One Reply to “Who Do You Add To Your LinkedIn Connections?”

  1. I liked your suggests but had a concern about recruiters. 

    Your suggestions focused on growing a professional network online, and using a straightforward criterion with categories of candidate contacts: in-person, frequent on-line contacts, recruiters and interviewers.  The occasion of frequent contacts and confidence-building is easier to understand when involved in some professional collaboration not tied to a job-marketing strategy or a sales strategy. You share work-related knowledge or experience.  In addition to people you know, I can see why you would provide a LinkedIn invite so that these frequent on-line contacts are sure to recall you.

    Your blog seems a little more geared to job-hunting than geared to
    sales, though we often say job-hunting involves selling yourself.  The
    blog seems to regard sales more as a negative, spamming. I’m not sure this can
    be right, since you are a Digital Marketing person.

    As a Digital Marketing person you must have to distinguish yourself from sales activity bordering on a scam or nuisance cold-calling, maybe using neutral forums exchanging social niceties as a means to introduce yourself, or in serious business forums where you might be among those impressing with some volunteered sage advice.  Though superficial, if these prospects for sales “ripen” over time, they may gradually agree to be connected. 

    Your general guideline to prevent “Spammers” seems to be:  “You know
    what you want (you and your contacts) to represent when you solicit
    someone, and so you are fairly selective when you are being solicited.”
    After a little thought, your suggestions seem pretty much common sense,
    and I like that you recommend taking some time to do these “Quick
    Checks” before accepting a connection. 

    Job-hunting purposes also are likely to be rejected by contacts, who don’t want to open floodgates to a barrage of people trying to run a numbers game to sell stuff or find work. There’s a commonsense limit to what one ought to try to achieve, even if LinkedIn makes it easy to build a network.

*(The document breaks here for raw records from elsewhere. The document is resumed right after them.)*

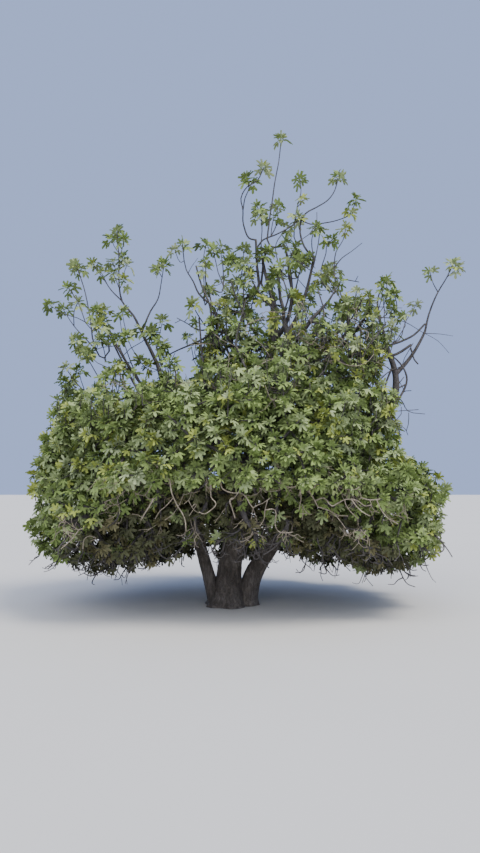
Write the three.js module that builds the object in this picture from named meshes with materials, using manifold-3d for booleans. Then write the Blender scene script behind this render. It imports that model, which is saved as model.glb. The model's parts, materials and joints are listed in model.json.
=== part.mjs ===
// A fig tree: three stems from one root, a wide skirt of foliage that lifts over the front, a dome above it, and
// long shoots with leaves at their tips. Millimetres, +Z up, +X right and -Y towards the viewer, with the origin on
// the ground, inside the foot of the middle stem.

import * as THREE from "three";
import { mergeVertices } from "three/addons/utils/BufferGeometryUtils.js";
import Module from "manifold-3d";

const wasm = await Module();
wasm.setup();

// Clearances
const SEAT_GAP = 0.3; // between a limb and what carries it
const CELL_GAP = 12; // from a mass's space to the plane that parts it from the next one
const CORE_GAP = 14; // from a core to a limb that runs past it
const TWIG_CLEAR = 30; // from a twig to any limb but its own
const LEAF_CLEAR = 55; // from a leaf to any limb
const WELD = 0.001;
const SLIVER = 0.15; // edges shorter than this are closed up
const FOLIAGE_SLIVER = 3; // the same among a dense mass's leaves, which keep further from everything else
const SHOOT_SLIVER = 1.5; // and among the smaller leaves of the shoots

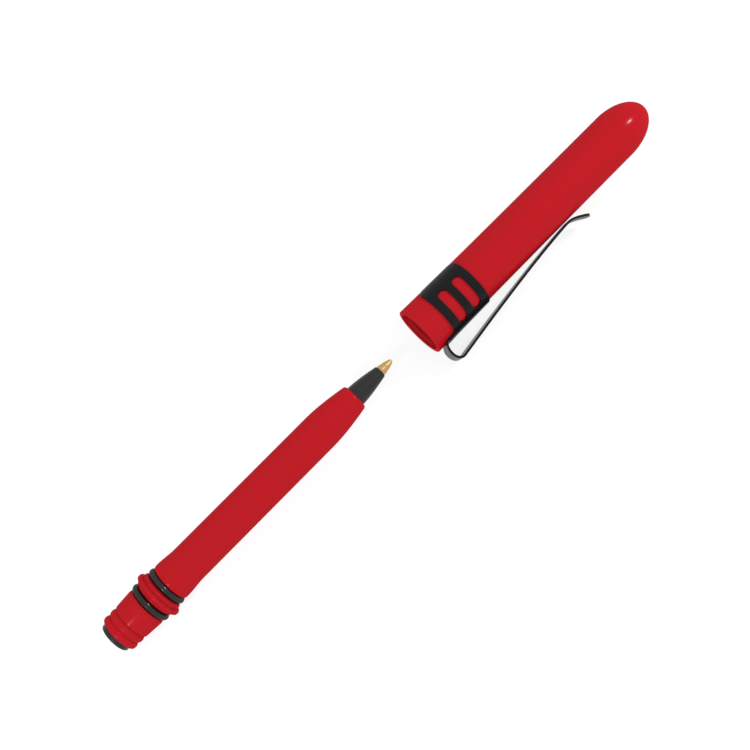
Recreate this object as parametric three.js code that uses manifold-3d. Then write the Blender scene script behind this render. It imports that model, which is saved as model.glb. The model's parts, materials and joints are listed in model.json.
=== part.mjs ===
// Pocket pen with its cap taken off and lying in line ahead of the nib.
// Millimetres. The pen's axis runs along X with the tail at -X, Z is up, and the pen lies on its side.
// Lengths along the pen are measured from the front face of the flange, where the closed cap stops.

import * as THREE from 'three';
import { mergeVertices } from 'three/addons/utils/BufferGeometryUtils.js';
import ManifoldModule from 'manifold-3d';

const manifold = await ManifoldModule();
manifold.setup();

// Barrel
const BARREL_RADIUS = 4.75;
const BARREL_WALL = 1.75;
const BARREL_FRONT_LENGTH = 64.22;
const BARREL_TAIL_LENGTH = 13;
const SWELL_PROUD = 0.36;
const SWELL_ROUNDING = 0.85;
const SWELL_FADE = 5.6;
const NOSE_TAPER_LENGTH = 10.7;
const NOSE_TAPER_DROP = 1.19;
const NOSE_TAPER_POWER = 1.6;
const NOSE_ROUNDING = 0.75;
const NOSE_LAND_LENGTH = 6;

// Flange with its shoulders, which the cap's mouth meets from either side
const FLANGE_PROUD = 1.52;
const FLANGE_WIDTH = 1.05;
const FLANGE_ROUNDING = 0.45;
const SHOULDER_PROUD = 0.68;
const FRONT_SHOULDER_WIDTH = 0.87;
const REAR_SHOULDER_WIDTH = 0.58;
const LAND_PROUD = 0.2;
const LAND_WIDTH = 0.37;

// Sealing rings and their grooves
const RING_SECTION = 1.78;
const FRONT_RING_PROUD = 0.59;
const REAR_RING_PROUD = 0.76;
const RING_CLEARANCE = 0.04;

// Tail spigot with its ribs, and the plug that closes it
const SPIGOT_FRONT_PROUD = 0.43;
const SPIGOT_REAR_PROUD = 0.13;
const SPIGOT_CHAMFER = 0.6;
const RIB_PITCH = 2;
const RIB_CUT = 0.4;
const RIB_VALLEY_DEPTH = 0.27;
const RIB_HEIGHT = 0.43;
const PLUG_RADIUS = 3.96;
const PLUG_THICKNESS = 1.36;
const PLUG_ROUNDING = 0.4;
const PLUG_STEM_LENGTH = 6;

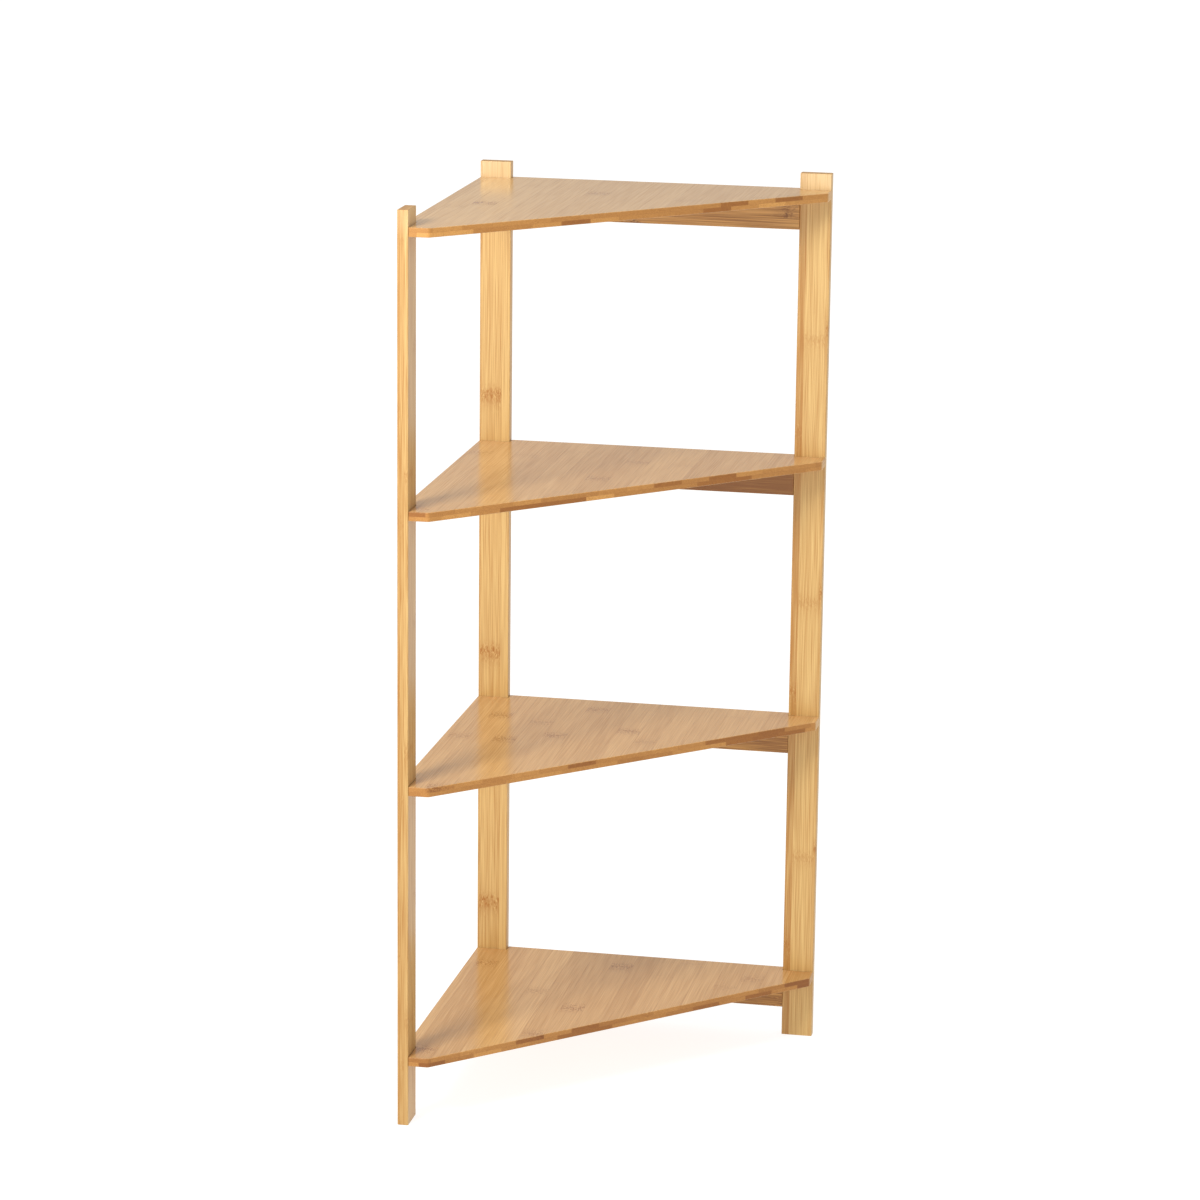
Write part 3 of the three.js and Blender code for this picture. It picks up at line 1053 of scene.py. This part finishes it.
def make_post(name, material, chance):
    width_mm = sum(width for width, *_ in FRONT_STRIPS[name])
    offsets = [chance.uniform(0, LATH_STRIP_MM) for _ in LATH_LAYERS_MM]
    rows = chosen_rows(LATH_LAYERS_MM, FRONT_STRIPS[name], width_mm, offsets, chance, INNER_TONES[name])
    holes = [screw_hole(f"screw_{name}_{level}_{side}") for level in LEVELS for side in "ab"]
    if name != "left":
        holes += [dowel_hole(node) for level in LEVELS for node in dowels_of(level) if f"_{name}_" in node]
    make_lath(f"lath_{name}", f"post_{name}", POST_AXES[name], holes, rows, material)


def make_rail(level, material, chance):
    node = f"rail_{level}"
    low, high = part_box(node)
    offsets = [chance.uniform(0, LATH_STRIP_MM) for _ in LATH_LAYERS_MM]
    front = [
        (width, RAIL_TONES[level], height, RAIL_NODE_STRENGTH)
        for width, height in zip(RAIL_STRIPS_MM, RAIL_NODES_MM[level])]
    rows = chosen_rows(LATH_LAYERS_MM, front, (high.z - low.z) / MM, offsets, chance)
    holes = [dowel_hole(dowel) for dowel in dowels_of(level)]
    make_lath(f"lath_{node}", node, (Z, Y, X), holes, rows, material)


# Stage

def make_camera():
    """A level camera looks along +Y. It is rolled, pitched and then turned to its place."""
    camera = bpy.data.objects.new("camera", bpy.data.cameras.new("camera"))
    bpy.context.scene.collection.objects.link(camera)
    turn = Matrix.Rotation(CAMERA_YAW, 4, "Z") @ Matrix.Rotation(CAMERA_PITCH, 4, "X")
    turn = turn @ Matrix.Rotation(CAMERA_ROLL, 4, "Y") @ Matrix.Rotation(math.pi / 2, 4, "X")
    camera.matrix_world = Matrix.Translation(CAMERA_PLACE) @ turn
    camera.data.sensor_width = SENSOR_WIDTH_MM
    camera.data.lens = SENSOR_WIDTH_MM * FOCAL_LENGTH_PIXELS / PHOTO_WIDTH
    camera.data.clip_end = FLOOR_SIZE * 2
    bpy.context.scene.camera = camera


def make_floor():
    half = FLOOR_SIZE / 2
    mesh = bpy.data.meshes.new("floor")
    corners = [(-half, -half, 0), (half, -half, 0), (half, half, 0), (-half, half, 0)]
    mesh.from_pydata(corners, [], [(0, 1, 2, 3)])
    material, graph, shader = new_material("floor")
    shader.inputs["Base Color"].default_value = colour(FLOOR_GREY, FLOOR_GREY, FLOOR_GREY)
    shader.inputs["Roughness"].default_value = FLOOR_ROUGHNESS
    shader.inputs["Specular IOR Level"].default_value = FLOOR_SHINE
    shader.inputs["Emission Color"].default_value = colour(1, 1, 1)
    shader.inputs["Emission Strength"].default_value = FLOOR_GLOW
    mesh.materials.append(material)
    new_object("floor", mesh)


def add_light(name, place, aim, power, size):
    light = bpy.data.lights.new(name, "AREA")
    light.shape = "RECTANGLE"
    light.size, light.size_y = size
    light.energy = power
    lamp = new_object(name, light)
    lamp.matrix_world = standing(Vector(place), (Vector(place) - Vector(aim)).normalized())


def make_lights():
    world = bpy.data.worlds.new("studio")
    world.use_nodes = True
    graph = Graph(world.node_tree)
    _, _, height = graph.split(graph.add("ShaderNodeTexCoord").outputs["Generated"])
    heights = math.sin(HORIZON_TOP), math.sin(ZENITH_START)
    light = graph.ramp(height, *heights, HORIZON_LIGHT, ZENITH_LIGHT)
    background = world.node_tree.nodes["Background"]
    background.inputs["Color"].default_value = colour(1, 1, 1)
    graph.set(background.inputs["Strength"], light)
    bpy.context.scene.world = world
    add_light("key", KEY_PLACE, KEY_AIM, KEY_POWER, (KEY_SIZE, KEY_SIZE))
    add_light("panel", PANEL_PLACE, PANEL_AIM, PANEL_POWER, PANEL_SIZE)
    bpy.context.scene.view_settings.view_transform = "Standard"


make_camera()
make_floor()
make_lights()

group = bamboo_group()
posts_wood, shelves_wood, rails_wood = post_bamboo(group), shelf_bamboo(group), rail_bamboo(group)

chance = random.Random(CHANCE_SEED)
for name in POSTS:
    make_post(name, posts_wood, chance)
board = shelf_mesh()
for level in LEVELS:
    make_shelf(level, shelves_wood, board, chance)
    make_rail(level, rails_wood, chance)
make_screws(steel())
make_dowels(beech())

I like the suggestion empowering one to avoid accepting someone’s casual LinkedIn Connection Invite.  Tho I think I’m really only getting started on LinkedIn, proportionately, I probably have already tended to overbuild my network thinking about my reach and exploring how LinkedIn features could be used.

    I tried considering the suggestions for recruiter and interviewer in terms of sales.  In sales, I guess the equivalent of a job recruiter, might be a buyer entertaining bids – possibly to resell; whereas, the equivalent of a job interviewer would be the company directly soliciting your product as a possible solution to some need. 

    Job recruiters are themselves buyers also engaged in sales, competing with a large number of other recruiters and sometimes not truthful about the opportunities they have or the fishy inside angle they may pretend to have. People talk about recruiters throwing up resumes at a company’s job openings.  Engagement with a recruiter can be exhausting.  Though you mention some good reasons to always be open to other opportunities they could provide, you want to check the efforts they put into assessing your qualifications, also the evidence of steady job-hunting on your behalf by recruiter after they tell you that you did not get a job, Then again, by connecting with a recruiter what do you gain by connecting with the recruiter’s network of employer contacts and a diverse job candidates?

    In the case of contacting the job interviewer, you get to feel them out and deliver your pitch for the job.  I agree with the suggestion for waiting for the result of an interview before connecting with employer contacts. Even if things went poorly, there might be a possibility to rectify things, but at a later time. There may still be someone else with the company who is on LinkedIn that you might try to connect with just because they work in your target industry.